Il dramma a Foggia, maturato in un clima di rancore e di gelosia in seguito alla separazione tra la figlia e il suo uomo
Ancora una storia di ordinaria follia, accaduta a Foggia, a causa di liti familiari e, probabilmente, di gelosia, a dimostrazione di come la vita delle famiglie cosiddette normali possa essere sconvolta da sentimenti nascosti, repressi per anni e che poi esplodono facendo passare i protagonisti da gente normale a mostri. L’unico fatto positivo di questa vicenda è che non c’è solo una vittima (insieme ad altre, indirettamente) ma c’è anche il colpevole. La vittima è un uomo di 42 anni, Giovanni Battista Buono, l’assassina è Lucia La Lumera, 53 anni, suocera, cioè ex suocera dell’uomo. Il quale aveva sposato la figlia nel 2006 ma ben presto le rose e i fiori si trasformano in spine e veleni. I due si separano e il giudice attribuisce il figlio in affidamento congiunto, nella villetta dove la madre è andata a vivere con i suoi genitori. Il padre può andare a vedere il figlio tre volte alla settimana e portarselo a casa sua nel fine settimana. Questi i fatti nudi e crudi.
Tutto il resto è una confessione, quella della donna che un giorno di giugno sa che il genero sarebbe andato a bussare alla sua porta di casa per vedere il figlio e lo accoglie con una pistola in mano che scarica sull’uomo, senza alcuna pietà. La pistola è quella del marito, un impiegato comunale che la teneva regolarmente dichiarata e che, al lavoro nel momento della tragedia, era completamente ignaro di quello che la moglie avrebbe fatto. La donna, d’altra parte, non aveva mai maneggiato un’arma, quindi non sapeva usarla. Aveva però premeditato da tempo l’epilogo di quei rapporti e per non sbagliare mira si era andata ad esercitare in campagna e, per aggiustare la mira, si era esercitata nel pollaio.

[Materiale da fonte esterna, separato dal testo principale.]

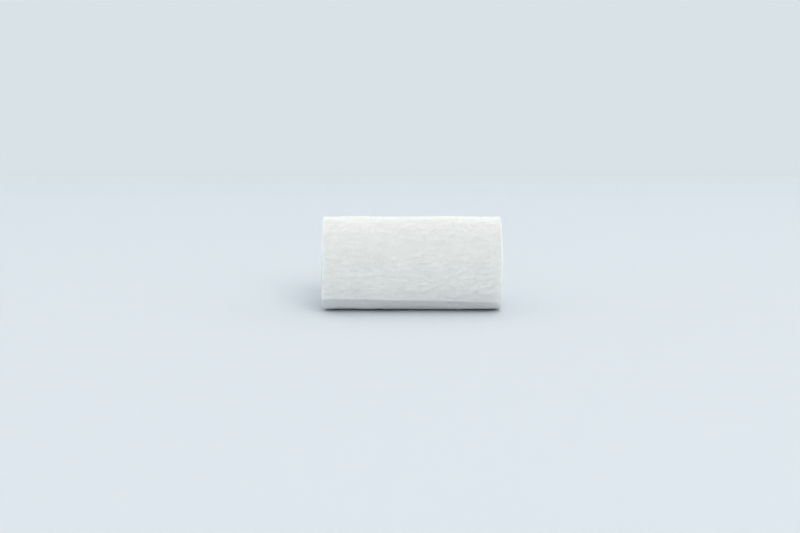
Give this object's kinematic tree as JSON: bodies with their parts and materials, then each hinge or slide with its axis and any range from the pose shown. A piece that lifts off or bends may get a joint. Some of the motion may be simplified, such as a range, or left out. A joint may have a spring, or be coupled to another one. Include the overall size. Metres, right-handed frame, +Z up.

Ed ora vediamo la confessione della donna, che, oltre a raccontare nei minimi dettagli la cronaca dei fatti, contiene anche la chiave d’interpretazione della tragedia. Lucia La Lumera, dopo aver freddato il genero, ha cercato di far fuori anche il consuocero, accorso al rumore degli spari, ma l’ha mancato. Si può immaginare il trambusto che ne è seguito, fino all’arrivo dei carabinieri, all’arresto della donna e, appunto, alla sua confessione, completa e precisa, davanti al magistrato. “Sì”, ha detto, “ho ucciso mio genero. Anche se ora andrò in carcere sono contenta: se lo meritava. Era un uomo cattivo e violento. Dovevo liberare la famiglia dalla presenza ossessiva di quell’uomo: l’ho fatto e lo rifarei. Non ne sono pentita e penso che non me ne pentirò mai”. I carabinieri hanno commentato l’accaduto dicendo che la rabbia e il rancore della donna nei confronti del genero erano cresciuti negli anni, insieme all’accusa da parte della donna secondo cui l’uomo aveva maltrattato la figlia portandola alla separazione e all’esasperazione.
Gl’inquirenti hanno anche in mano la dichiarazione del cugino della vittima, che si chiama come lui, il quale ha detto: “Avevamo lo stesso nome e ci volevamo bene come due fratelli. Secondo me, a spingere quella donna ad uccidere mio cugino è stata la gelosia. Non accettava che tra il padre e il figlio ci fosse un legame così forte nonostante si fosse separato dalla madre. In effetti, ogni volta che mio cugino andava a prendere il bambino era una festa: il piccolo era felice di stare con il padre e il bambino non voleva tornare dalla mamma e dai nonni materni. Si aggrappava al padre, piangeva e diceva: ‘Voglio restare sempre con te, papà’. Per questo la nonna materna, quando suo padre si presentava a casa sua e suonava alla porta per ritirare il bambino, trovava molte scuse e non voleva far uscire il piccolo. Per la suocera mio cugino era stato la causa della rovina della figlia, lo considerava l’origine di ogni male e, per questo, nella sua follia ha pensato che, liberandosi del genero, la famiglia sarebbe stata di nuovo serena”.
Rancore e gelosia, secondo il cugino della vittima, sono gl’ingredienti del delitto e forse è la stessa spiegazione che in fondo si trova anche nelle parole della donna, quando ammette di voler liberare la famiglia “dalla presenza ossessiva di quell’uomo”: rancore verso chi era ritenuto la causa della rovina della figlia e gelosia per quel rapporto sereno e gioioso tra padre e figlio che loro, in casa, non erano riusciti ad instaurare.